> _What you should do_:
Write out the listing beneath this instruction in its entirety, exactly as it reads.

> _Material_:
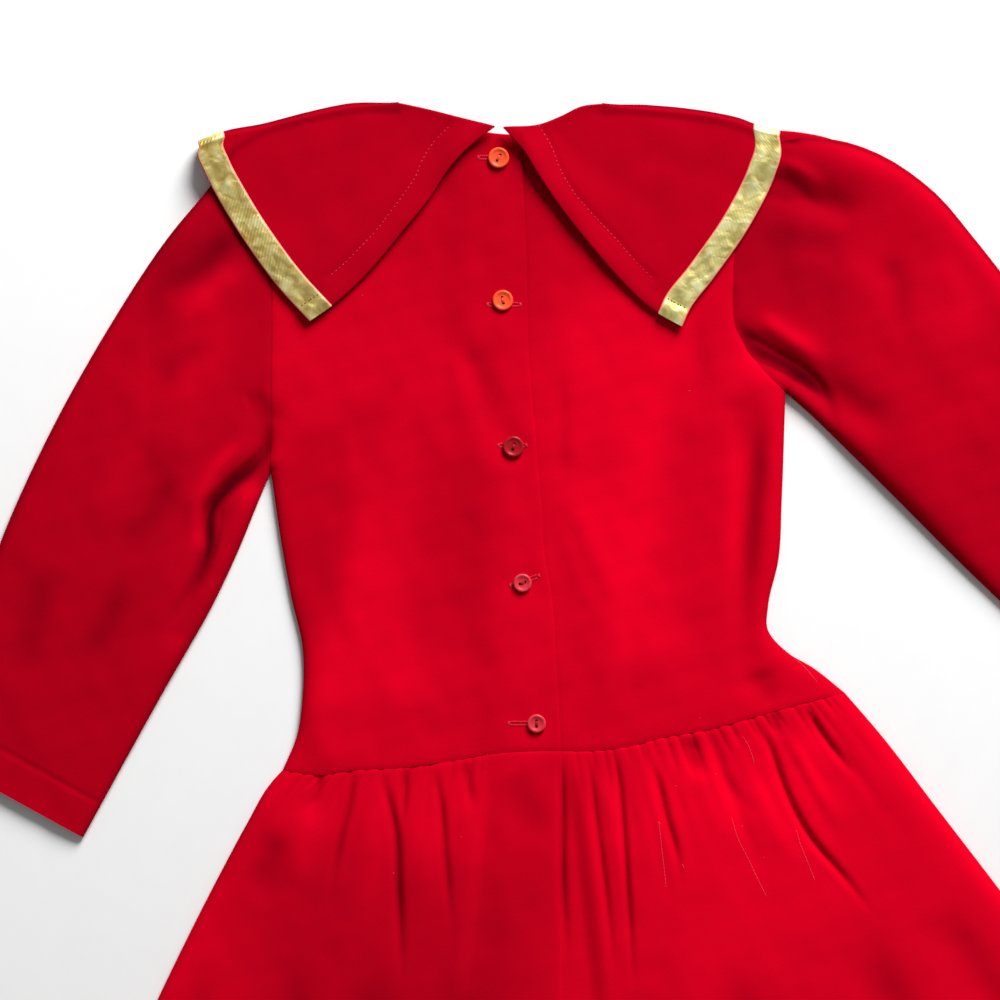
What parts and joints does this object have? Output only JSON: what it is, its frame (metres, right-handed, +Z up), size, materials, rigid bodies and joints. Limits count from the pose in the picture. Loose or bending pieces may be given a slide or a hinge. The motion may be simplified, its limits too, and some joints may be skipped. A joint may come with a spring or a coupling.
{
  "type": "party dress",
  "caption": "Child's red velveteen party dress laid on its front, with a large pointed collar edged in gold ribbon, a buttoned back and a gathered skirt.",
  "frame": {"origin": "on the surface that the dress lies on, under the middle of its outline", "axes": "+X across the dress from its left sleeve in the picture to its right one, +Y from the hem to the neck, +Z up out of its back"},
  "size_m": [0.7358, 0.6852, 0.0154],
  "materials": {
    "red_velveteen": "short soft cotton nap, matt",
    "gold_ribbon": "woven metallic ribbon with fine cross ribs, soft gloss",
    "coral_button": "moulded, soft gloss",
    "red_button": "moulded, soft gloss"
  },
  "bodies": {
    "root": {"front_bodice": "red_velveteen", "back_bodice_left": "red_velveteen", "back_bodice_right": "red_velveteen", "front_skirt": "red_velveteen", "back_skirt_left": "red_velveteen", "back_skirt_right": "red_velveteen", "sleeve_left": "red_velveteen", "sleeve_right": "red_velveteen", "collar_left": "red_velveteen", "collar_right": "red_velveteen", "ribbon_left": "gold_ribbon", "ribbon_right": "gold_ribbon", "button_1": "coral_button", "button_2": "coral_button", "button_3": "red_button", "button_4": "red_button", "button_5": "red_button"}
  },
  "joints": []
}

> _Output of the task_:
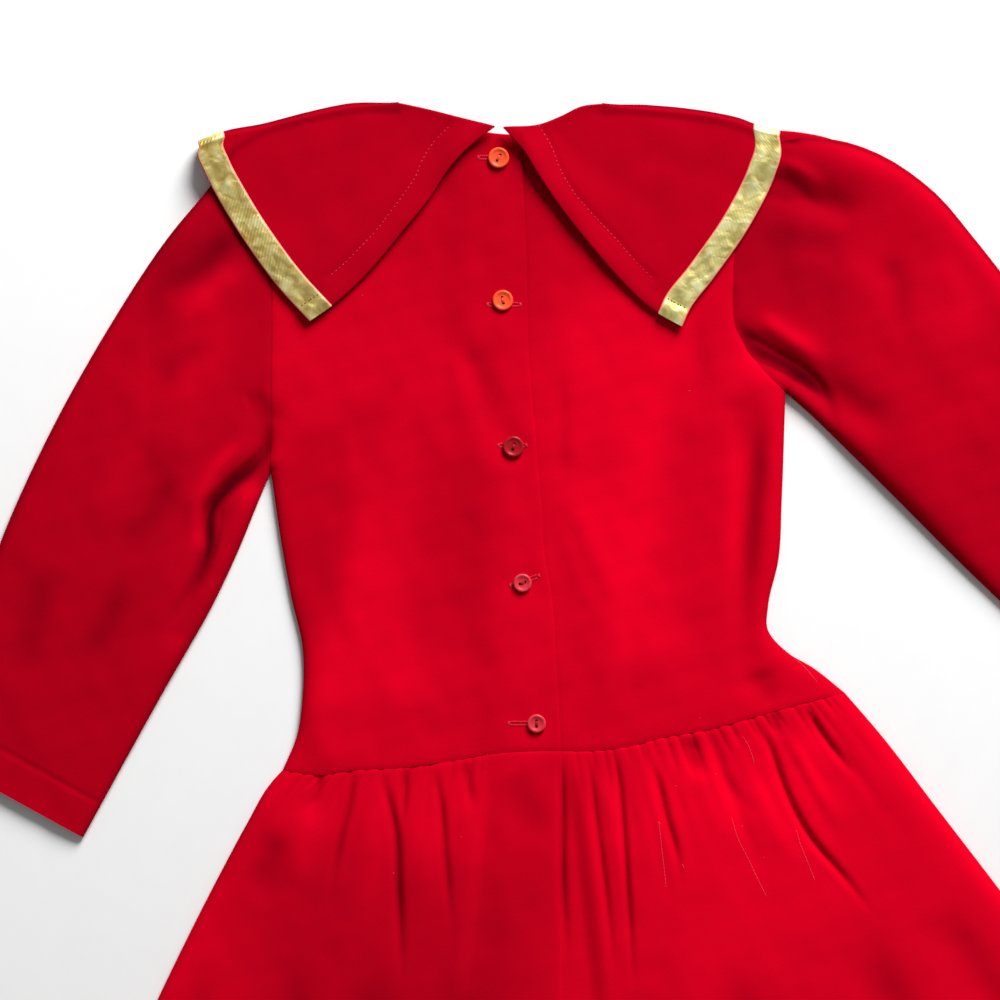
What parts and joints does this object have? Output only JSON: what it is, its frame (metres, right-handed, +Z up), size, materials, rigid bodies and joints. Limits count from the pose in the picture. Loose or bending pieces may be given a slide or a hinge. The motion may be simplified, its limits too, and some joints may be skipped. A joint may come with a spring or a coupling.
{
  "type": "party dress",
  "caption": "Child's red velveteen party dress laid on its front, with a large pointed collar edged in gold ribbon, a buttoned back and a gathered skirt.",
  "frame": {"origin": "on the surface that the dress lies on, under the middle of its outline", "axes": "+X across the dress from its left sleeve in the picture to its right one, +Y from the hem to the neck, +Z up out of its back"},
  "size_m": [0.7358, 0.6852, 0.0154],
  "materials": {
    "red_velveteen": "short soft cotton nap, matt",
    "gold_ribbon": "woven metallic ribbon with fine cross ribs, soft gloss",
    "coral_button": "moulded, soft gloss",
    "red_button": "moulded, soft gloss"
  },
  "bodies": {
    "root": {"front_bodice": "red_velveteen", "back_bodice_left": "red_velveteen", "back_bodice_right": "red_velveteen", "front_skirt": "red_velveteen", "back_skirt_left": "red_velveteen", "back_skirt_right": "red_velveteen", "sleeve_left": "red_velveteen", "sleeve_right": "red_velveteen", "collar_left": "red_velveteen", "collar_right": "red_velveteen", "ribbon_left": "gold_ribbon", "ribbon_right": "gold_ribbon", "button_1": "coral_button", "button_2": "coral_button", "button_3": "red_button", "button_4": "red_button", "button_5": "red_button"}
  },
  "joints": []
}